GIVEN INSTRUCTION:
Take the data below and copy exactly the lines starting at the one with "make_corset()" and finishing at the one with "cad_parts[node].hide_render = cad_parts[node].hide_viewport", both included.

* BEGIN MATERIAL *

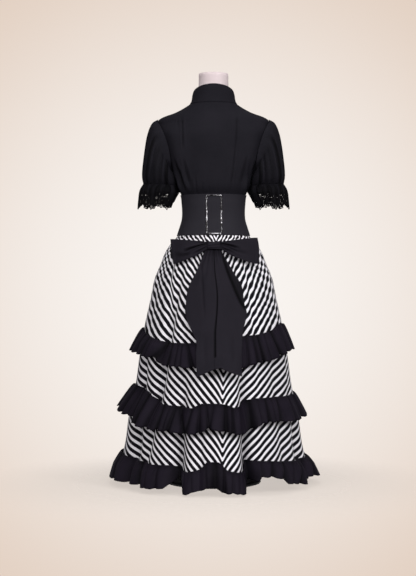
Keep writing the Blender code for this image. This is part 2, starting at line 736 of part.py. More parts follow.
def make_form_torso():
    """The smooth limbless form, closed flat under the hips and at the neck."""
    angles = form_angles()
    rows = [[read_ring(FORM_HIPS, angle, height) for angle in angles] for height in FORM_HIPS.keys()]
    chest = ARMHOLE_HEIGHTS[:-1:2]
    for height in [CORSET_BOTTOM, *LOWER_HEIGHTS, *chest, ARMHOLE_TOP, *UPPER_HEIGHTS[:-1]]:
        inward = LAYER + TORSO.read("ease", height)
        rows.append([torso(angle, height, -inward) for angle in angles])
    rows += [[read_ring(FORM_NECK, angle, height) for angle in angles] for height in FORM_NECK.keys()]
    shape = loft(rows, round_about=True)
    bmesh.ops.holes_fill(shape, edges=shape.edges)
    bmesh.ops.recalc_face_normals(shape, faces=shape.faces)
    place("form_torso", shape, "form_linen")


def make_form_stand():
    """Pole and round base plate under the torso."""
    shape = bmesh.new()
    bmesh.ops.create_cone(shape, cap_ends=True, segments=16, radius1=POLE_RADIUS, radius2=POLE_RADIUS,
                          depth=FORM_BOTTOM - BASE_THICKNESS - 2 * SEAM)
    pole = place("form_pole", shape, "form_metal")
    pole.location.z = (FORM_BOTTOM + BASE_THICKNESS) / 2
    shape = bmesh.new()
    bmesh.ops.create_cone(shape, cap_ends=True, segments=32, radius1=BASE_RADIUS, radius2=BASE_RADIUS,
                          depth=BASE_THICKNESS)
    base = place("form_base", shape, "form_metal")
    base.location.z = BASE_THICKNESS / 2
    rounded = base.modifiers.new("edge", "BEVEL")
    rounded.width = BASE_EDGE
    rounded.segments = 2


def main():
    for old in list(bpy.data.objects):
        bpy.data.objects.remove(old)
    for name in ("corset_dress", "cutters"):
        collection = bpy.data.collections.get(name) or bpy.data.collections.new(name)
        if name not in bpy.context.scene.collection.children:
            bpy.context.scene.collection.children.link(collection)
    make_form_torso()
    make_form_stand()
    make_bodice()
    make_placket()
    make_collar()
    for side, hand in ((-1, "left"), (1, "right")):
        make_sleeve(side, hand)
        make_sleeve_lace(side, hand)
        make_bow_loop(side, hand)
        make_bow_tail(side, hand)
    make_corset()
    make_corset_frame()
    make_skirt()
    make_ruffles()
    make_bow_knot()


main()
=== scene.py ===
"""Looks of the corset dress on its limbless dress form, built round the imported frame.

Metres, +Z up. The dress's back faces -Y and the camera looks at it along +Y.
An angle runs round the body from the centre back (0) over +X (90) to the centre front (180).
Cloth is made as nets of points, rows by columns, a few millimetres apart, and then thickened.
"""
import math

import bpy
import numpy as np
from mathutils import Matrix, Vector


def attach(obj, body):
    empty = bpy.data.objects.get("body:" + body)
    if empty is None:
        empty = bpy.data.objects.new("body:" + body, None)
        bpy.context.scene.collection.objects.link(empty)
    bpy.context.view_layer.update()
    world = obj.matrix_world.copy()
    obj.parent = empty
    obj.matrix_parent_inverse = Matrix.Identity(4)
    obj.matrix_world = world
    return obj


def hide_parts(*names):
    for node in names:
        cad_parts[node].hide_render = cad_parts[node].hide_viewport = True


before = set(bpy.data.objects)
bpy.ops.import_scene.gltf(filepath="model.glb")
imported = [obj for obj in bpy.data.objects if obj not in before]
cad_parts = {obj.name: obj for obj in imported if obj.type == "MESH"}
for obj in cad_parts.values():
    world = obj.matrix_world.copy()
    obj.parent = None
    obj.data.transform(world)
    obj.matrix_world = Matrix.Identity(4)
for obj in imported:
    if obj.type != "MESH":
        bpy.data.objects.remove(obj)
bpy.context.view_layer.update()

# Walls and clearances, as in the CAD source
SEAM = 0.0003
BODICE_WALL = 0.0012
CORSET_WALL = 0.0025
SKIRT_WALL = 0.0015
RUFFLE_WALL = 0.0015
BOW_WALL = 0.0020
COLLAR_WALL = 0.0018
LACE_WALL = 0.0010
LAYER = 0.0008

WAIST_SEAM = 0.945
CORSET_BOTTOM = 0.886
CORSET_TOP = 1.034
CORSET_LIFT = SKIRT_WALL + LAYER
CORSET_SHEET = CORSET_WALL - 0.0002
NECK_BASE = 1.360
ARMHOLE_TOP = 1.303
ARMHOLE_BOTTOM = 1.108
FORM_TOP = 1.470
HEM = 0.075
ARMHOLE_MIDDLE = (ARMHOLE_TOP + ARMHOLE_BOTTOM) / 2
ARMHOLE_REACH = (ARMHOLE_TOP - ARMHOLE_BOTTOM) / 2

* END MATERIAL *

ANSWER TO THE TASK:
    make_corset()
    make_corset_frame()
    make_skirt()
    make_ruffles()
    make_bow_knot()


main()
=== scene.py ===
"""Looks of the corset dress on its limbless dress form, built round the imported frame.

Metres, +Z up. The dress's back faces -Y and the camera looks at it along +Y.
An angle runs round the body from the centre back (0) over +X (90) to the centre front (180).
Cloth is made as nets of points, rows by columns, a few millimetres apart, and then thickened.
"""
import math

import bpy
import numpy as np
from mathutils import Matrix, Vector


def attach(obj, body):
    empty = bpy.data.objects.get("body:" + body)
    if empty is None:
        empty = bpy.data.objects.new("body:" + body, None)
        bpy.context.scene.collection.objects.link(empty)
    bpy.context.view_layer.update()
    world = obj.matrix_world.copy()
    obj.parent = empty
    obj.matrix_parent_inverse = Matrix.Identity(4)
    obj.matrix_world = world
    return obj


def hide_parts(*names):
    for node in names:
        cad_parts[node].hide_render = cad_parts[node].hide_viewport = True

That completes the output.